We consider several explanations for the differential response, including the source of funding, i.e. whether banks that relied more on wholesale funding experienced a sharper deposit slowdown; credit growth prior to the crisis, which may have been an indication of low or declining lending standards; lower realized profitability, as a measure of bank health; bank size, as a proxy
for capacity to diversify and too big to fail; and explicit capital support by the government.

While there was some tendency for depositors to favour healthy banks with stable funding, our results suggest that the reallocation of deposits toward the SBI, in particular, cannot be explained by these factors alone. Nor can it be explained by explicit capital injections by the government. It seems that depositors were confident for other reasons that their deposits were safer with the SBI due to the government’s implicit guarantee of its liabilities, and that this dominated other considerations.

What are the solutions to address this?

The consequences of this behaviour are unlikely to be desirable. Insofar as investors flee to the SBI in the belief that it enjoys an implicit government guarantee, other banks will be destabilized. Other banks will have to hold more capital and maintain more liquidity to reassure depositors, which will work to their competitive disadvantage, and it is not clear in extreme circumstances that any level of capital and liquidity will suffice. In addition, the perception that public-sector banks, and larger public-sector banks especially, enjoy an implicit guarantee is a moral hazard that limits the incentive to enhance efficiency and may encourage excessive risk taking. 

Extending the state guarantee from public to private sector banks would address the first problem (flight from private banks) but aggravate the second (moral hazard). Blanket guarantees are also expensive for the state. Efforts to reduce the implicit guarantee enjoyed by public-sector banks, on the other hand, may not be credible and may have undesirable consequences for financial stability. The best ways of squaring the circle are by preventing institutions from becoming too large and connected to fail in the first place, requiring generation of the kind of data that enables the authorities to clearly distinguish cases of insolvency from cases of illiquidity, and setting up mechanisms for the orderly resolution of insolvent institutions (Demirguc-Kunt and Serven 2009).


Apart from this they also look whether PSBs continued to do well post crisis?

Our results show that the superior performance of public-sector banks did not last.
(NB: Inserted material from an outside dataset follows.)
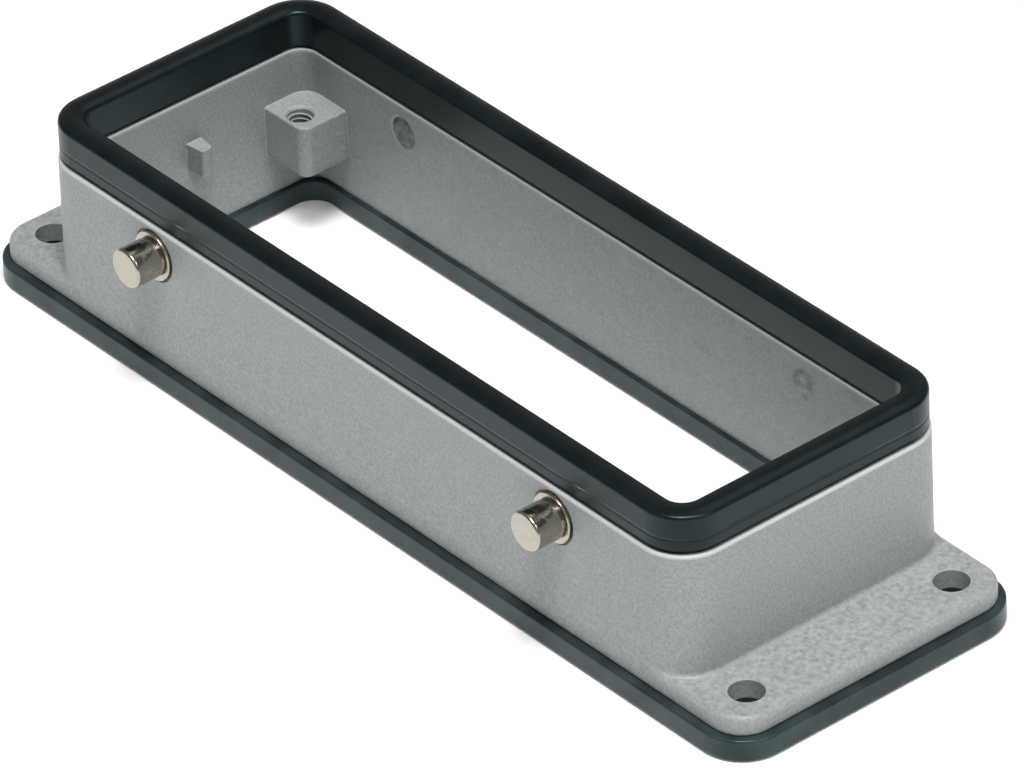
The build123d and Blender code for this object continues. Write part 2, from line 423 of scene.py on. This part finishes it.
@dataclass(frozen=True)
class NickelPlatedSteel(Finish):
    """Turned steel under bright nickel: a warm mirror, a little duller in patches. The end that is
    riveted over inside the wall went under the housing's grey coat, which is smudged there.

    Attributes:
        plating: the plating's dull and bright tone.
        coated: the two tones of the smudged coat.
        patch, smudge: size of the dull patches and of the smudges in mm.
        gloss: roughness from the dull to the bright patches.
        rivet_depth: distance in mm from the middle plane up to which a peg is coated.
        blend: width in mm of the coat's end.
    """

    name: str = "nickel_plated_turned_steel"
    plating: tuple[str, str] = ("A8A295", "C2BEB2")
    coated: tuple[str, str] = ("4C4F49", "8B9090")
    patch: float = 0.8
    smudge: float = 1.2
    gloss: Range = (0.16, 0.3)
    rivet_depth: float = 20.3
    blend: float = 0.1

    def surface(self, tree: Tree, place: Socket) -> Node:
        """Builds the plating, and the smudged coat inside the wall.

        Args:
            tree: node tree of the material.
            place: the piece's own coordinates.

        Returns:
            The shader.
        """
        patches, smudges = (
            add_node(tree, "ShaderNodeTexNoise", {"Vector": place, "Scale": per_metre(size)}).outputs[0]
            for size in (self.patch, self.smudge)
        )
        smudges = add_node(tree, "ShaderNodeMapRange", (smudges, *CONTRAST, *FACTOR)).outputs[0]
        tones = []
        for factor, (dark, light) in ((smudges, self.coated), (patches, self.plating)):
            sockets = {"Factor": factor, MIX_FIRST: linear(dark), MIX_SECOND: linear(light)}
            tones.append(add_node(tree, "ShaderNodeMix", sockets, data_type="RGBA").outputs[MIXED])

        across = add_node(tree, "ShaderNodeSeparateXYZ", (place,)).outputs["Y"]
        depth = add_node(tree, "ShaderNodeMath", (across,), operation="ABSOLUTE").outputs[0]
        end = [self.rivet_depth * MM, (self.rivet_depth + self.blend) * MM]
        plated = add_node(tree, "ShaderNodeMapRange", (depth, *end, *FACTOR)).outputs[0]
        ends = {"Factor": plated, MIX_FIRST: tones[0], MIX_SECOND: tones[1]}
        sockets = {
            "Base Color": add_node(tree, "ShaderNodeMix", ends, data_type="RGBA").outputs[MIXED],
            "Metallic": plated,
            "Roughness": add_node(tree, "ShaderNodeMapRange", (patches, *CONTRAST, *self.gloss)).outputs[0],
        }
        return add_node(tree, "ShaderNodeBsdfPrincipled", sockets)


@dataclass(frozen=True)
class LitBoard(Finish):
    """Matt white board of a light table: the light from below takes out most of the shadows."""

    name: str = "lit_white_board"
    white: str = "F4F4F4"
    light: str = WHITE
    glow: float = 0.14
    roughness: float = 0.9

    def surface(self, tree: Tree, place: Socket) -> Node:
        """Builds a matt white with a soft glow.

        Args:
            tree: node tree of the material.
            place: the floor's own coordinates, which this finish doesn't use.

        Returns:
            The shader.
        """
        sockets = {
            "Base Color": linear(self.white),
            "Roughness": self.roughness,
            "Emission Color": linear(self.light),
            "Emission Strength": self.glow,
        }
        return add_node(tree, "ShaderNodeBsdfPrincipled", sockets)


# Studio


@dataclass(frozen=True)
class SoftBox:
    """A square soft box that faces the object.

    Attributes:
        name: name of its lamp.
        azimuth, elevation: its direction in degrees.
        side: its side in metres.
        power: its power in watts.
        distance: its distance from the object in metres.
    """

    name: str
    azimuth: float
    elevation: float
    side: float
    power: float
    distance: float = 5.0

    def build(self) -> None:
        """Adds the lamp."""
        back = toward(self.azimuth, self.elevation)
        bpy.ops.object.light_add(type="AREA", location=back * self.distance)
        lamp = bpy.context.object
        lamp.name = self.name
        lamp.data.shape = "SQUARE"
        lamp.data.size = self.side
        lamp.data.energy = self.power
        lamp.rotation_euler = (-back).to_track_quat("-Z", "Y").to_euler()


@dataclass
class Studio:
    """Camera at the photograph's place, a pale floor and soft light.

    Attributes:
        picture_width: width of the picture in pixels.
        focal_pixels: focal length in pixels.
        azimuth, elevation, roll: the camera's direction and turn in degrees.
        target: point in mm that the camera looks at.
        distance: distance in mm from there to the camera.
        sensor: width of its sensor in mm.
        clip: nearest and farthest distance in metres that it sees.
        floor_side: side of the floor in metres.
        floor_gap: distance in mm of the floor below the gasket.
        ceiling: height of the direction at which the room begins to darken, and is dark.
        room_light: light from the walls and from the ceiling.
        board: finish of the floor.
        soft_boxes: the lamps.
    """

    picture_width: int = 1024
    focal_pixels: float = 10389.36
    azimuth: float = 51.094
    elevation: float = 34.715
    roll: float = -2.331
    target: tuple[float, float, float] = (10.392, -4.982, 15.0)
    distance: float = 1237.72
    sensor: float = 36.0
    clip: Range = (0.01, 100.0)
    floor_side: float = 14.0
    floor_gap: float = 0.02
    ceiling: Range = (0.55, 0.85)
    room_light: Range = (0.22, 0.07)
    board: LitBoard = field(default_factory=LitBoard)
    soft_boxes: tuple[SoftBox, ...] = (
        SoftBox("key_soft_box", 50, 74, side=1.8, power=250),
        SoftBox("side_soft_box", 98, 44, side=1.2, power=38),
        SoftBox("rear_soft_box", 203, 56, side=1.2, power=8),
    )

    def add_camera(self) -> None:
        """Adds the camera and makes it the scene's."""
        back = toward(self.azimuth, self.elevation)
        bpy.ops.object.camera_add(location=(Vector(self.target) + back * self.distance) * MM)
        camera = bpy.context.object
        camera.name = "photograph_camera"
        camera.rotation_mode = "QUATERNION"
        roll = Matrix.Rotation(math.radians(self.roll), 3, "Z")
        turn = (-back).to_track_quat("-Z", "Y").to_matrix() @ roll
        camera.rotation_quaternion = turn.to_quaternion()
        camera.data.sensor_width = self.sensor
        camera.data.lens = self.focal_pixels * self.sensor / self.picture_width
        camera.data.clip_start, camera.data.clip_end = self.clip
        camera.data.dof.use_dof = False
        bpy.context.scene.camera = camera

    def add_floor(self) -> None:
        """Adds the floor a hair below the gasket, so that the two faces don't fall in one plane."""
        bpy.ops.mesh.primitive_plane_add(size=self.floor_side, location=(0, 0, -self.floor_gap * MM))
        floor = bpy.context.object
        floor.name = "floor"
        floor.data.materials.append(self.board.build())

    def add_room(self) -> None:
        """Adds the room's light: pale walls under a darker ceiling."""
        world = bpy.data.worlds.new("studio_room")
        world.use_nodes = True
        tree = world.node_tree
        tree.nodes.clear()
        direction = add_node(tree, "ShaderNodeTexCoord").outputs["Generated"]
        height = add_node(tree, "ShaderNodeSeparateXYZ", (direction,)).outputs["Z"]
        sockets = (height, *self.ceiling, *self.room_light)
        level = add_node(tree, "ShaderNodeMapRange", sockets, interpolation_type="SMOOTHSTEP").outputs[0]
        light = add_node(tree, "ShaderNodeBackground", {"Color": linear(WHITE), "Strength": level})
        add_node(tree, "ShaderNodeOutputWorld", {"Surface": light.outputs[0]})
        bpy.context.scene.world = world

    def build(self) -> None:
        """Sets up the whole studio."""
        self.add_camera()
        self.add_floor()
        self.add_room()
        for soft_box in self.soft_boxes:
            soft_box.build()
        bpy.context.scene.view_settings.view_transform = "Standard"


# Sub-assemblies


@dataclass
class DressedNodes:
    """CAD nodes that keep their shape and get a finish.

    Attributes:
        nodes: names of the nodes.
        slot: material slot that they have in the record.
        finish: finish that they all get.
    """

    nodes: tuple[str, ...]
    slot: Slot
    finish: Finish

    def dress(self) -> None:
        """Puts the finish on each node."""
        material = self.finish.build()
        for name in self.nodes:
            for material_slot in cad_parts[name].material_slots:
                material_slot.material = material
            log.info("%s, of %s, is dressed in %s", name, self.slot.value, self.finish.name)


@dataclass
class InsertThreads:
    """Screw threads in the four bosses that the contact block is fixed to.

    Attributes:
        finish: finish of the threads.
        slot: material slot that they ride in; not used.
        pitch_x, pitch_y: distances between the bosses' holes in mm.
        core: diameter of the bore that the thread lies in, in mm.
        depth: height of the thread over the bore in mm, which is also its width at the bore.
        crest: width of its top as a share of that.
        lead: climb of the thread in one turn in mm.
        low: height in mm of its lower end above the panel face.
        turns: number of its turns.
        steps: facets of one turn.
        smooth: angle in degrees below which its facets are shaded smooth.
    """

    finish: Finish
    slot: Slot = Slot.CASTING
    pitch_x: float = 104.0
    pitch_y: float = 27.0
    core: float = 3.3
    depth: float = 0.2
    crest: float = 0.3
    lead: float = 0.7
    low: float = 8.75
    turns: int = 10
    steps: int = 32
    smooth: float = 40.0

    def wind_first(self) -> bpy.types.Object:
        """Winds one thread round the height axis and closes its ends.

        Returns:
            The thread, in the middle of the part.
        """
        bpy.ops.object.select_all(action="DESELECT")
        middle = (self.core / 2 - self.depth / 2) * MM
        bpy.ops.mesh.primitive_plane_add(
            size=self.depth * MM, location=(middle, 0, self.low * MM), rotation=(math.radians(90), 0, 0)
        )
        thread = bpy.context.object
        bpy.ops.object.transform_apply(location=True, rotation=True, scale=True)
        bpy.ops.object.mode_set(mode="EDIT")
        bpy.ops.mesh.select_all(action="SELECT")
        bpy.ops.mesh.delete(type="ONLY_FACE")
        bpy.ops.object.mode_set(mode="OBJECT")
        for corner in thread.data.vertices:
            corner.select = corner.co.x < middle
        bpy.ops.object.mode_set(mode="EDIT")
        bpy.ops.transform.resize(value=(1, 1, self.crest))
        bpy.ops.object.mode_set(mode="OBJECT")
        winding = thread.modifiers.new("winding", "SCREW")
        winding.axis = "Z"
        winding.screw_offset = self.lead * MM
        winding.iterations = self.turns
        winding.steps = winding.render_steps = self.steps
        bpy.ops.object.modifier_apply(modifier=winding.name)
        bpy.ops.object.mode_set(mode="EDIT")
        bpy.ops.mesh.select_all(action="SELECT")
        bpy.ops.mesh.fill_holes(sides=4)
        bpy.ops.mesh.select_all(action="SELECT")
        bpy.ops.mesh.normals_make_consistent(inside=False)
        bpy.ops.object.mode_set(mode="OBJECT")
        bpy.ops.object.shade_smooth_by_angle(angle=math.radians(self.smooth))
        return thread

    def build(self) -> None:
        """Copies the thread to the four bosses and puts the finish on."""
        material = self.finish.build()
        first = self.wind_first()
        for end_name, end in (("left", -1), ("right", 1)):
            for side_name, side in (("front", -1), ("rear", 1)):
                thread = first.copy()
                thread.data = first.data.copy()
                bpy.context.collection.objects.link(thread)
                thread.name = f"insert_thread_{side_name}_{end_name}"
                place = Vector((end * self.pitch_x / 2, side * self.pitch_y / 2, 0)) * MM
                thread.data.transform(Matrix.Translation(place))
                thread.data.materials.append(material)
                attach(thread, "root")
                log.info("%s is wound and dressed in %s", thread.name, self.finish.name)
        bpy.data.objects.remove(first)


def main() -> None:
    """Builds the sub-assemblies in order."""
    logging.basicConfig(level=logging.INFO, format="%(name)s: %(message)s")
    Studio().build()
    DressedNodes(("housing",), Slot.CASTING, PowderCoatedCasting()).dress()
    InsertThreads(PowderCoatedCasting(name="thread_in_coated_casting")).build()
    DressedNodes(("hood_seal",), Slot.SEAL, MouldedRubber()).dress()
    gasket_rubber = MouldedRubber(name="moulded_gasket_rubber", deep="1B2122", bloom="343F40")
    DressedNodes(("flange_gasket",), Slot.GASKET, gasket_rubber).dress()
    pegs = tuple(f"locking_peg_{side}_{end}" for side in ("front", "rear") for end in ("left", "right"))
    DressedNodes(pegs, Slot.PEGS, NickelPlatedSteel()).dress()


if __name__ == "__main__":
    main()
Public banks, including the SBI, experienced slower deposit growth after 2010. In particular, banks that received capital injections in 2009 or 2010 had slower deposit growth. Public banks also experienced slower credit growth, lower returns, and higher provisioning. These results hold after controlling for the pace of credit growth during the crisis as well as for other bank-specific indicators such as bank size, profitability and provisioning prior to the crisis.

There was another paper which looked at similar case study but used different measure:

The only previous attempt to provide such an analysis of the effect of the crisis on the Indian banking system, of which we are aware, is Acharya, Agarwal and Kulkarni (2012). They show that while Indian financial firms were fairly resilient to the crisis, private banks experienced larger losses. Using a stock market-based measure of systemic risk, they estimate the systemic risk contributed by each Indian bank in the period preceding the crisis (January 2007 to December 2007) and compare it to realized returns during the crisis (January 2008 to February 2009). They find that public banks outperformed private banks during the crisis. They attribute this result to explicit government support of public-sector banks. Our approach differs in that we consider a  wider variety of bank characteristics and utilize information on not just the pre-crisis and crisis periods but also on the post-crisis recovery.